A risk register, also known as a risk log or risk factor register, is a document that records all identified obstacles, threats or hazards. It also includes their analysis as well as countermeasures to take in case of their emergence during the project. The register becomes a collection and storage of information about all risks and opportunities related to the project.
What should the risk factor register look like?
The risk register should appear as a legible document and contain the following information:
- Description of the risk – what is the risk and what area of the project it affects?
- Possible consequences – what threats do the hazards pose to the project? Will it entail the emergence of further repercussions? Can we prevent them?
- Probability of occurrence – is it a casual risk, associated with, for example, delays in completing tasks; or is it a rare one that can jeopardize the entire project effort?
- Priority – how serious is this risk concerning others with a similar probability of occurrence?
- Responsible persons – who will bear the responsibility for responding to the risk appropriately, quickly and effectively?
- Risk response plan – what actions to take when difficulties emerge?
The risk register should therefore gather information on all identified risks, their analysis, as well as countermeasures. It also needs regular updating to all project stakeholders so that everyone can keep abreast of and respond to emerging risks and emergencies.
How to prepare a risk factor register?
The preparation of the risk register consists of several steps:
- Risk identification. The first step is to identify all risks associated with the project. You can do it by conducting a brainstorming session with the team or reviewing literature related to the project. Once you create a long list of risks, analyze to break down all potential threats into technical, resource-related, and project business environments.
- Risk assessment. Once identified, analyze the risks to assess their potential impact on the project. Answer the questions:
- Which risks are most likely to occur? It’s also a good idea to list them in order of likelihood of occurrence. This will help you determine which ones need the most attention.

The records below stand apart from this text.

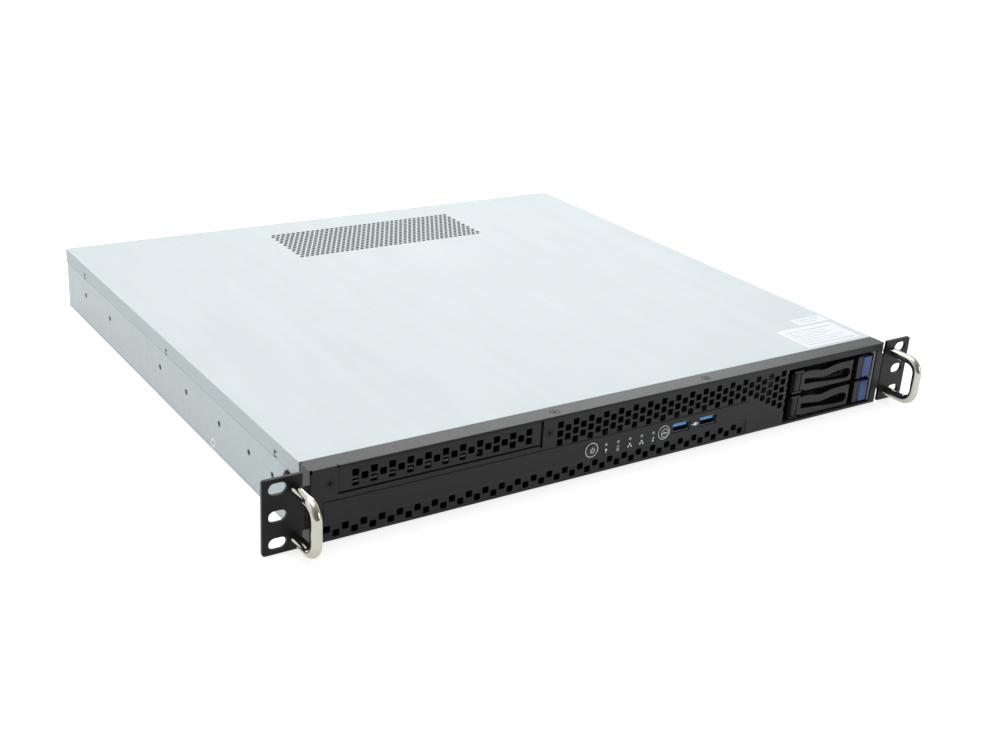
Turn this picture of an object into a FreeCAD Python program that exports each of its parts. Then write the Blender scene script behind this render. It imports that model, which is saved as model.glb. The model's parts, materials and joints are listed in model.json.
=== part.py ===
import FreeCAD, Part
import math
import os
import Sketcher

# One rack unit server, built as separate pieces.
# Row frame: X to the right seen from the front, Y to the rear, Z up.
# The origin is the centre of the underside of the bounding box.  Millimetres.

os.makedirs("parts", exist_ok=True)
doc = FreeCAD.newDocument("RackServer")
sheet = doc.addObject("Spreadsheet::Sheet", "Dims")
V = FreeCAD.Vector
ROWS = []


# ---------------------------------------------------------------- dimensions
class Q:
    """A length together with the sheet expression that drives it."""

    def __init__(self, v, e):
        self.v = float(v)
        self.e = e

    @staticmethod
    def of(o):
        if isinstance(o, Q):
            return o
        o = float(o)
        t = "%.6g" % o
        return Q(o, "(%s)" % t if o < 0 else t)

    def __add__(self, o):
        o = Q.of(o)
        return Q(self.v + o.v, "(%s + %s)" % (self.e, o.e))

    def __radd__(self, o):
        return Q.of(o) + self

    def __sub__(self, o):
        o = Q.of(o)
        return Q(self.v - o.v, "(%s - %s)" % (self.e, o.e))

    def __rsub__(self, o):
        return Q.of(o) - self

    def __mul__(self, o):
        o = Q.of(o)
        return Q(self.v * o.v, "(%s * %s)" % (self.e, o.e))

    def __rmul__(self, o):
        return Q.of(o) * self

    def __truediv__(self, o):
        o = Q.of(o)
        return Q(self.v / o.v, "(%s / %s)" % (self.e, o.e))

    def __neg__(self):
        return Q(0, "0") - self


def num(o):
    return o.v if isinstance(o, Q) else float(o)


def dim(alias, value, note):
    ROWS.append(alias)
    n = len(ROWS)
    sheet.set("A%d" % n, note)
    sheet.set("B%d" % n, "%.6g" % value)
    sheet.setAlias("B%d" % n, alias)
    return Q(value, "Dims.%s" % alias)


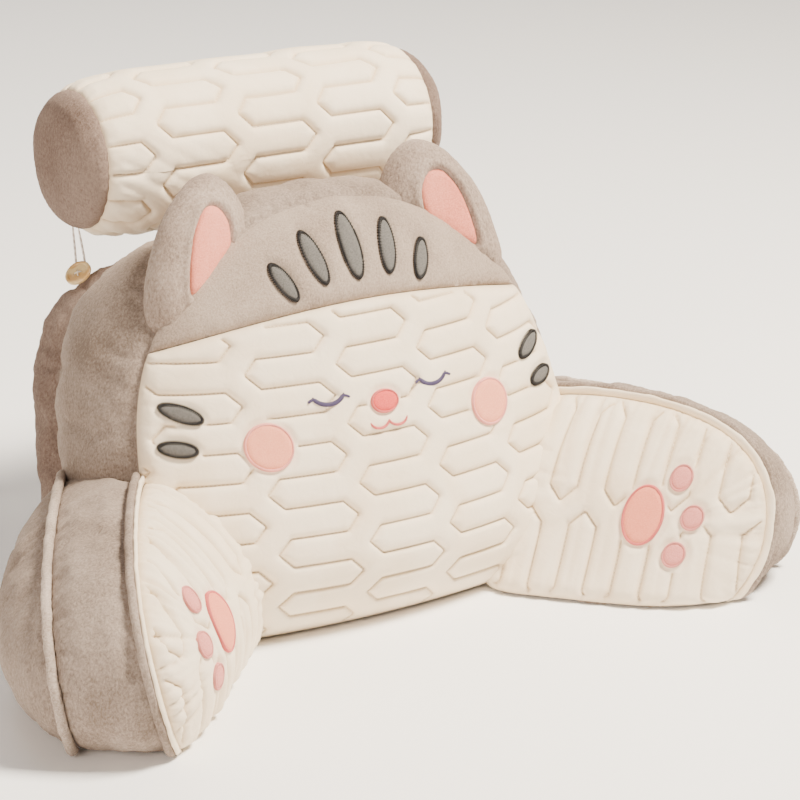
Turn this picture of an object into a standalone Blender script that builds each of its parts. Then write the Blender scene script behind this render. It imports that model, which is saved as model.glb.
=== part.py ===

- What might their consequences be? Here the best way would be to start the list with the most serious consequences.
One of the most common mistakes made when preparing a risk register is insufficient analysis of the causes of risks and insufficient planning of risk responses. To avoid this mistake, the Project Manager should devote time and attention to analysis and planning. In this way, he or she will gain confidence that the most likely risks have been properly identified.
A risk register is a tool for managing and anticipating risks associated with project implementation. It contains detailed information on the identified risks, their analysis and countermeasures. Moreover, the project team should cooperate in drafting the register at the planning stage of the project, and then keep it updated and available to all project stakeholders.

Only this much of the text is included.